▶ **The input**

"""

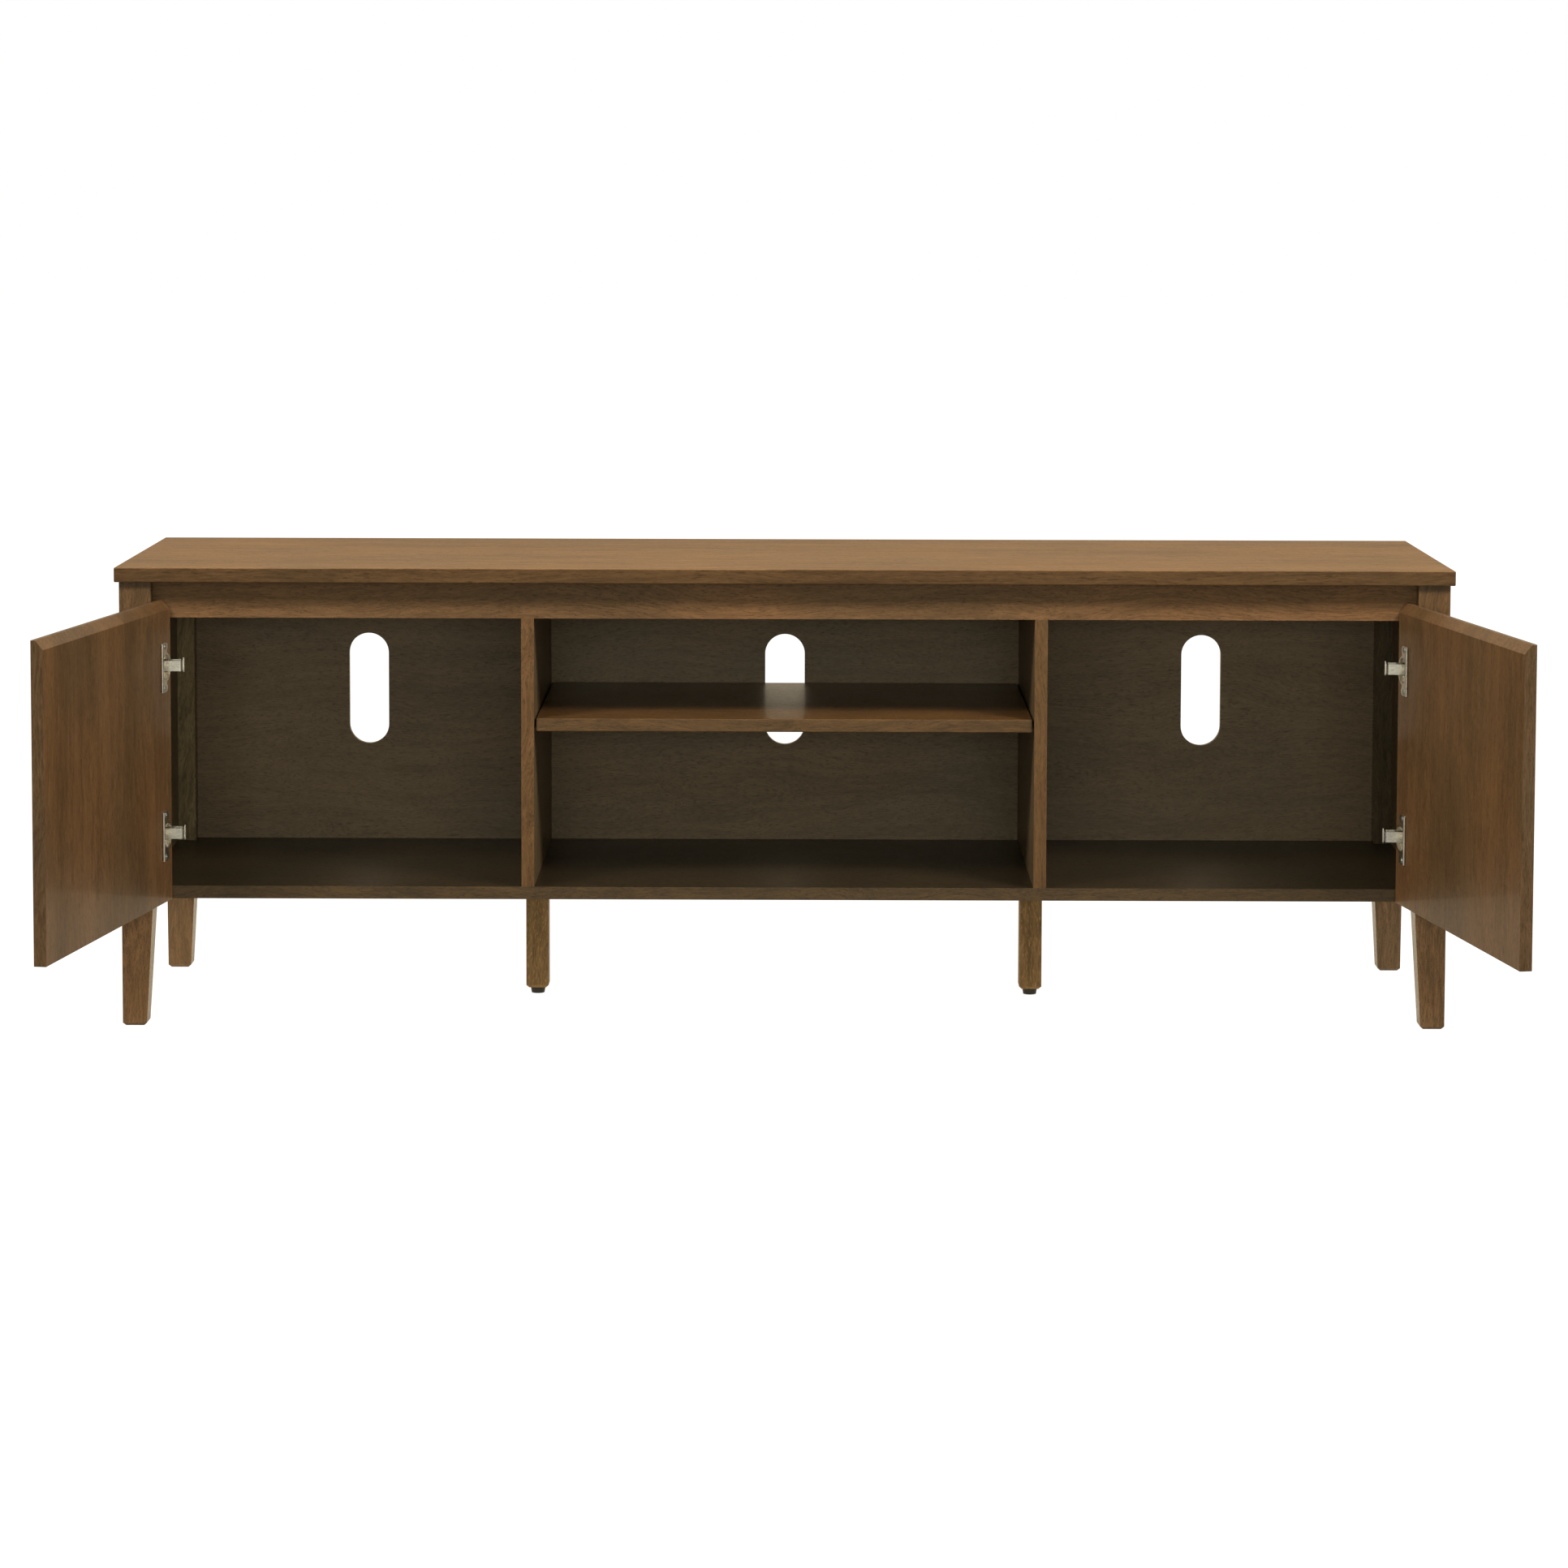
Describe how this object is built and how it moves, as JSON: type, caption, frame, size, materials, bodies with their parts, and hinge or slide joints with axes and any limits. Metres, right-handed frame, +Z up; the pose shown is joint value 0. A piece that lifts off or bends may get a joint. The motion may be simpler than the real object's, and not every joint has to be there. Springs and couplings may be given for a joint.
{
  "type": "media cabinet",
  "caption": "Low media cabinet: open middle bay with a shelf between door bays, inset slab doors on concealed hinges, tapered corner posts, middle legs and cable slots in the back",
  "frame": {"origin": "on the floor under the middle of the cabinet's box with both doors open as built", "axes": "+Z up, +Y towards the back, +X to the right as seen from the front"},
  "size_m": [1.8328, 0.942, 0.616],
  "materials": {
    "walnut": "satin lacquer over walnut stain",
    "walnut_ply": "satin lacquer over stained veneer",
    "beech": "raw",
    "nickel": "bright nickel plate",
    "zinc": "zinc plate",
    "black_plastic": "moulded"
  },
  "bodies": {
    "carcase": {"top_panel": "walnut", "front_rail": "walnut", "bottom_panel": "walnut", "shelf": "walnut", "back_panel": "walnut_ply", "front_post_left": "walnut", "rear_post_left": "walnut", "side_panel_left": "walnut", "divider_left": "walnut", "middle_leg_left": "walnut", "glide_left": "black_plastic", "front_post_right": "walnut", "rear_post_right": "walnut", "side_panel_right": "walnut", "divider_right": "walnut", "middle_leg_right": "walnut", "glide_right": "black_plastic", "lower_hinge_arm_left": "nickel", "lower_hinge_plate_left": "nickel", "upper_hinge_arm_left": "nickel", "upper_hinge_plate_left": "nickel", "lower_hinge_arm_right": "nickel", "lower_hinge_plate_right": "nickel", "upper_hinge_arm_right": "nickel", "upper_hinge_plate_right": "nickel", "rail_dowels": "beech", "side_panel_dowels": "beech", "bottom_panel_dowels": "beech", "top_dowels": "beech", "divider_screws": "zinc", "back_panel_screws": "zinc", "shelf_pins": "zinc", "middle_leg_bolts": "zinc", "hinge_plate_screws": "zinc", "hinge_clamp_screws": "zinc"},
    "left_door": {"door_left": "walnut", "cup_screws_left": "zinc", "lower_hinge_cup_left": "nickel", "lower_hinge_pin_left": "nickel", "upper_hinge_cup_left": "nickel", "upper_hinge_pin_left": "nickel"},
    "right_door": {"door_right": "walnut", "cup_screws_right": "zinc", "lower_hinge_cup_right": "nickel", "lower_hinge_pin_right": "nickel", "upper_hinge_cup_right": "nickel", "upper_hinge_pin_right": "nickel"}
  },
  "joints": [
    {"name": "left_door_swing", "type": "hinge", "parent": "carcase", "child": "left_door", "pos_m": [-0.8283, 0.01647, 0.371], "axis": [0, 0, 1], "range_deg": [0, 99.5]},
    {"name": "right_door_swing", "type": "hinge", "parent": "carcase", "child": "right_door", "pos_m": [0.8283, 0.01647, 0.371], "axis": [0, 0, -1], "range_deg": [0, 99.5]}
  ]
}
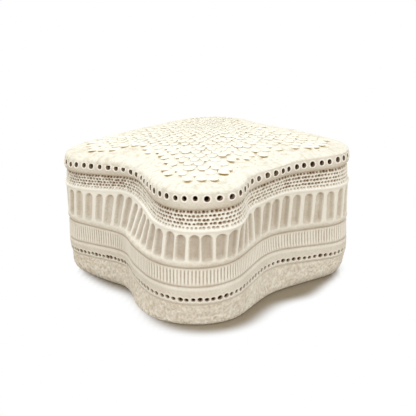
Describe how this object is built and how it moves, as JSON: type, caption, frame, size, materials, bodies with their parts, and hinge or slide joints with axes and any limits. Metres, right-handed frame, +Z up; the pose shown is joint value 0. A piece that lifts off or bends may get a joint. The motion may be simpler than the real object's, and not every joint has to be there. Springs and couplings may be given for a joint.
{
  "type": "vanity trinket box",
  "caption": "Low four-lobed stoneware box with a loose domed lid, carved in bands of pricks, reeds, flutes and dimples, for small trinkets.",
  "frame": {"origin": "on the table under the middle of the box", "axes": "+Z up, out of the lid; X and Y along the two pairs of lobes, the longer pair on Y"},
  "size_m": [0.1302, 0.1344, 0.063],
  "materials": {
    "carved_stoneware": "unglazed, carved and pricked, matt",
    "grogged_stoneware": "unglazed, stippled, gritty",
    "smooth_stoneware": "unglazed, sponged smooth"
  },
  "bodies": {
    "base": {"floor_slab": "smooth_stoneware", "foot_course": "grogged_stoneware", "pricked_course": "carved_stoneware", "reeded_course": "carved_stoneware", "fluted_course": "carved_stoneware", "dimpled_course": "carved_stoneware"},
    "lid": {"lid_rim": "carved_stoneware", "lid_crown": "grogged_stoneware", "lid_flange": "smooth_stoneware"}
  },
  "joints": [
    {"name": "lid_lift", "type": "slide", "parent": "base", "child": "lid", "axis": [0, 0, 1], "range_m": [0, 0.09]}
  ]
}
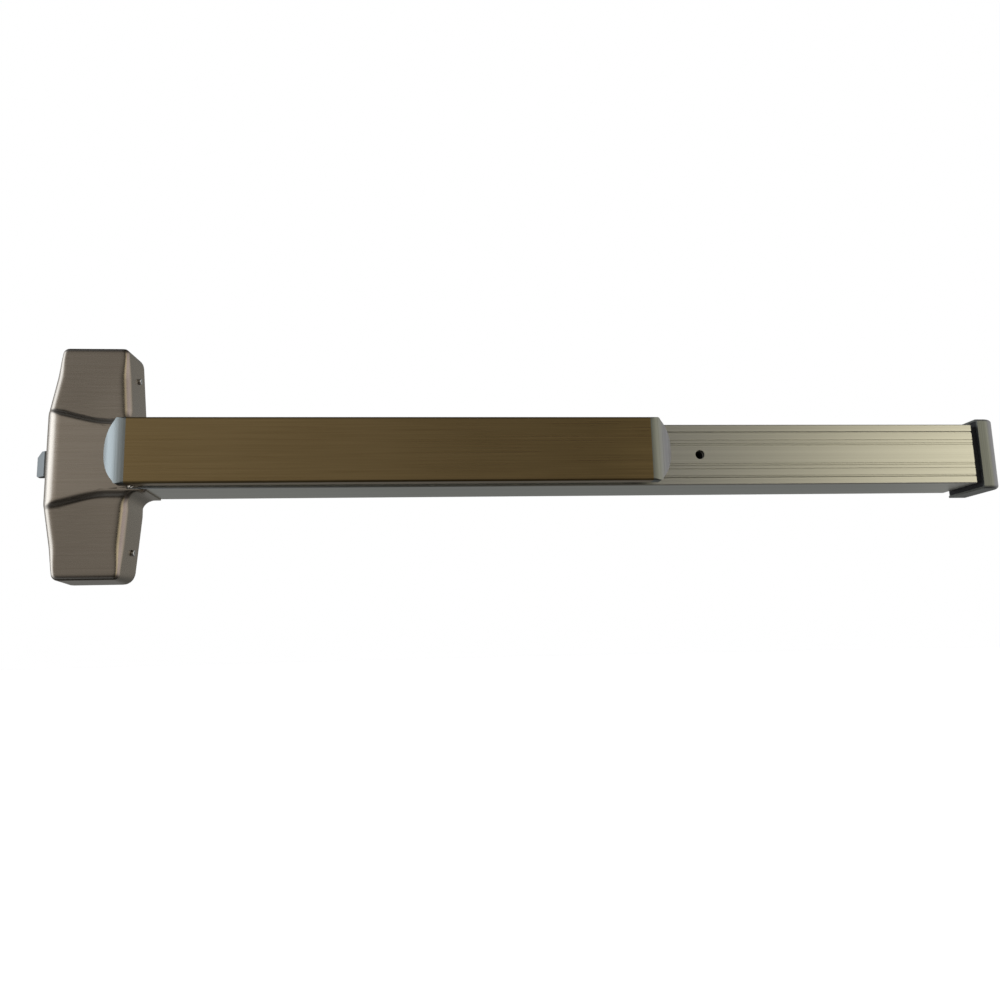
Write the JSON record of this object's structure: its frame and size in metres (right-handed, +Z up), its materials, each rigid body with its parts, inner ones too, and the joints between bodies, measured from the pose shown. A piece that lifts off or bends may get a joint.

"""

▶ **What to do**
Reproduce each entry above exactly, keeping every word.

▶ **Solution to this task**
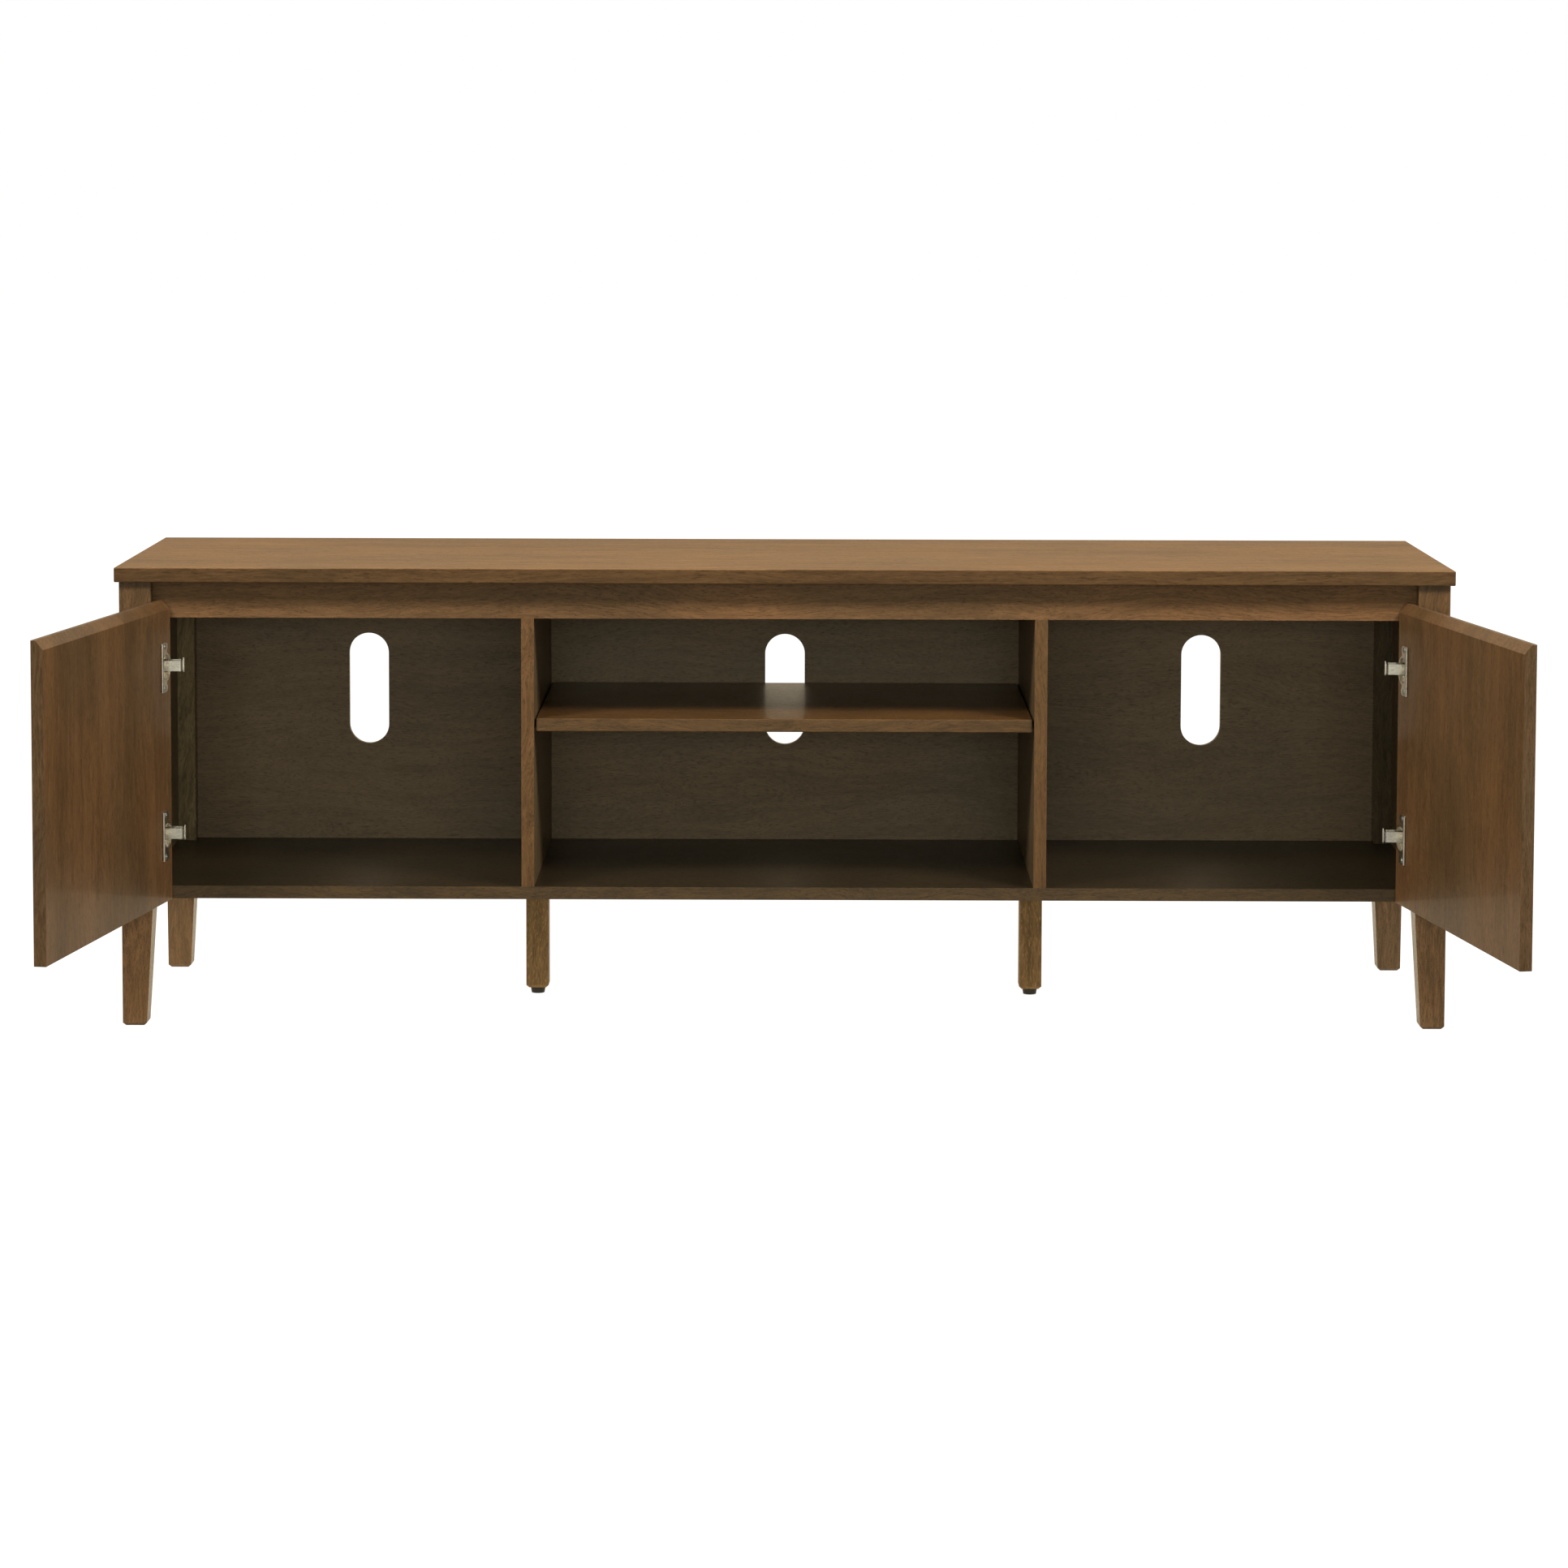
Describe how this object is built and how it moves, as JSON: type, caption, frame, size, materials, bodies with their parts, and hinge or slide joints with axes and any limits. Metres, right-handed frame, +Z up; the pose shown is joint value 0. A piece that lifts off or bends may get a joint. The motion may be simpler than the real object's, and not every joint has to be there. Springs and couplings may be given for a joint.
{
  "type": "media cabinet",
  "caption": "Low media cabinet: open middle bay with a shelf between door bays, inset slab doors on concealed hinges, tapered corner posts, middle legs and cable slots in the back",
  "frame": {"origin": "on the floor under the middle of the cabinet's box with both doors open as built", "axes": "+Z up, +Y towards the back, +X to the right as seen from the front"},
  "size_m": [1.8328, 0.942, 0.616],
  "materials": {
    "walnut": "satin lacquer over walnut stain",
    "walnut_ply": "satin lacquer over stained veneer",
    "beech": "raw",
    "nickel": "bright nickel plate",
    "zinc": "zinc plate",
    "black_plastic": "moulded"
  },
  "bodies": {
    "carcase": {"top_panel": "walnut", "front_rail": "walnut", "bottom_panel": "walnut", "shelf": "walnut", "back_panel": "walnut_ply", "front_post_left": "walnut", "rear_post_left": "walnut", "side_panel_left": "walnut", "divider_left": "walnut", "middle_leg_left": "walnut", "glide_left": "black_plastic", "front_post_right": "walnut", "rear_post_right": "walnut", "side_panel_right": "walnut", "divider_right": "walnut", "middle_leg_right": "walnut", "glide_right": "black_plastic", "lower_hinge_arm_left": "nickel", "lower_hinge_plate_left": "nickel", "upper_hinge_arm_left": "nickel", "upper_hinge_plate_left": "nickel", "lower_hinge_arm_right": "nickel", "lower_hinge_plate_right": "nickel", "upper_hinge_arm_right": "nickel", "upper_hinge_plate_right": "nickel", "rail_dowels": "beech", "side_panel_dowels": "beech", "bottom_panel_dowels": "beech", "top_dowels": "beech", "divider_screws": "zinc", "back_panel_screws": "zinc", "shelf_pins": "zinc", "middle_leg_bolts": "zinc", "hinge_plate_screws": "zinc", "hinge_clamp_screws": "zinc"},
    "left_door": {"door_left": "walnut", "cup_screws_left": "zinc", "lower_hinge_cup_left": "nickel", "lower_hinge_pin_left": "nickel", "upper_hinge_cup_left": "nickel", "upper_hinge_pin_left": "nickel"},
    "right_door": {"door_right": "walnut", "cup_screws_right": "zinc", "lower_hinge_cup_right": "nickel", "lower_hinge_pin_right": "nickel", "upper_hinge_cup_right": "nickel", "upper_hinge_pin_right": "nickel"}
  },
  "joints": [
    {"name": "left_door_swing", "type": "hinge", "parent": "carcase", "child": "left_door", "pos_m": [-0.8283, 0.01647, 0.371], "axis": [0, 0, 1], "range_deg": [0, 99.5]},
    {"name": "right_door_swing", "type": "hinge", "parent": "carcase", "child": "right_door", "pos_m": [0.8283, 0.01647, 0.371], "axis": [0, 0, -1], "range_deg": [0, 99.5]}
  ]
}
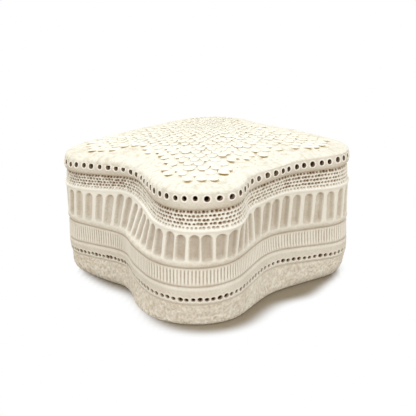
Describe how this object is built and how it moves, as JSON: type, caption, frame, size, materials, bodies with their parts, and hinge or slide joints with axes and any limits. Metres, right-handed frame, +Z up; the pose shown is joint value 0. A piece that lifts off or bends may get a joint. The motion may be simpler than the real object's, and not every joint has to be there. Springs and couplings may be given for a joint.
{
  "type": "vanity trinket box",
  "caption": "Low four-lobed stoneware box with a loose domed lid, carved in bands of pricks, reeds, flutes and dimples, for small trinkets.",
  "frame": {"origin": "on the table under the middle of the box", "axes": "+Z up, out of the lid; X and Y along the two pairs of lobes, the longer pair on Y"},
  "size_m": [0.1302, 0.1344, 0.063],
  "materials": {
    "carved_stoneware": "unglazed, carved and pricked, matt",
    "grogged_stoneware": "unglazed, stippled, gritty",
    "smooth_stoneware": "unglazed, sponged smooth"
  },
  "bodies": {
    "base": {"floor_slab": "smooth_stoneware", "foot_course": "grogged_stoneware", "pricked_course": "carved_stoneware", "reeded_course": "carved_stoneware", "fluted_course": "carved_stoneware", "dimpled_course": "carved_stoneware"},
    "lid": {"lid_rim": "carved_stoneware", "lid_crown": "grogged_stoneware", "lid_flange": "smooth_stoneware"}
  },
  "joints": [
    {"name": "lid_lift", "type": "slide", "parent": "base", "child": "lid", "axis": [0, 0, 1], "range_m": [0, 0.09]}
  ]
}
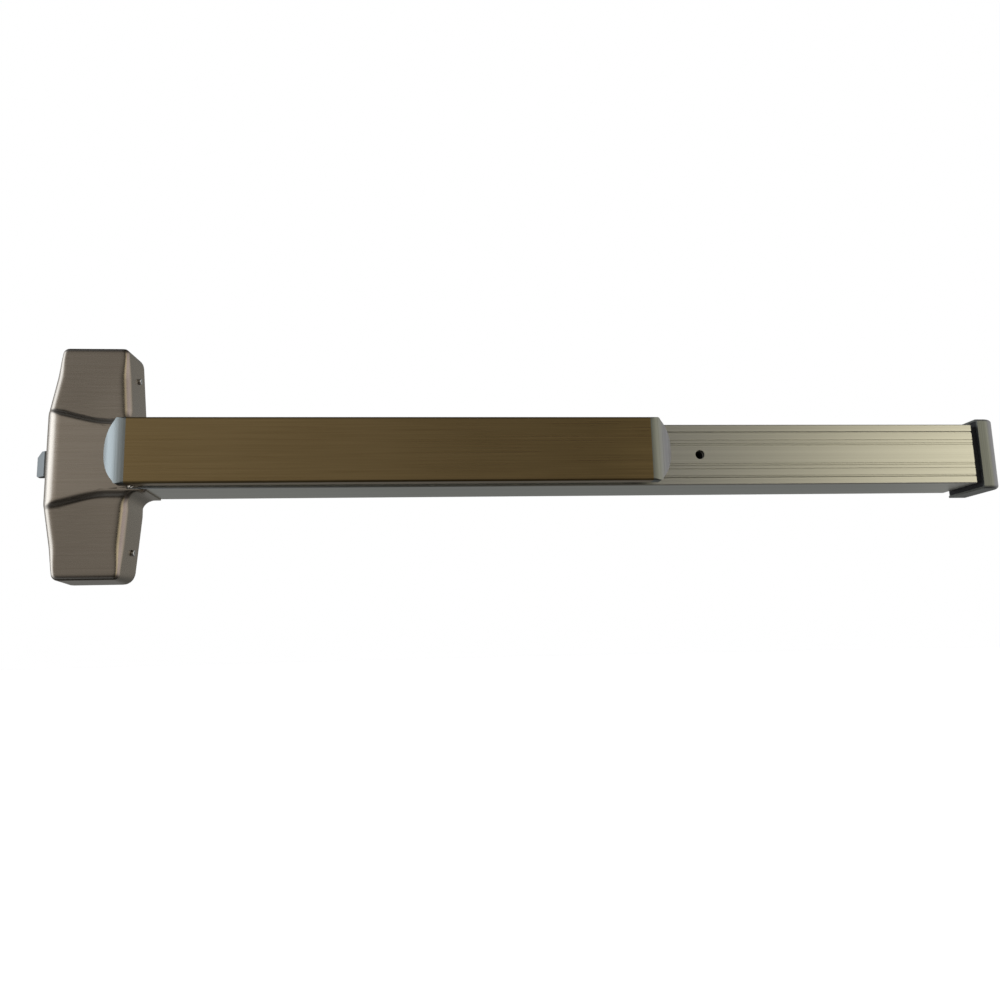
Write the JSON record of this object's structure: its frame and size in metres (right-handed, +Z up), its materials, each rigid body with its parts, inner ones too, and the joints between bodies, measured from the pose shown. A piece that lifts off or bends may get a joint.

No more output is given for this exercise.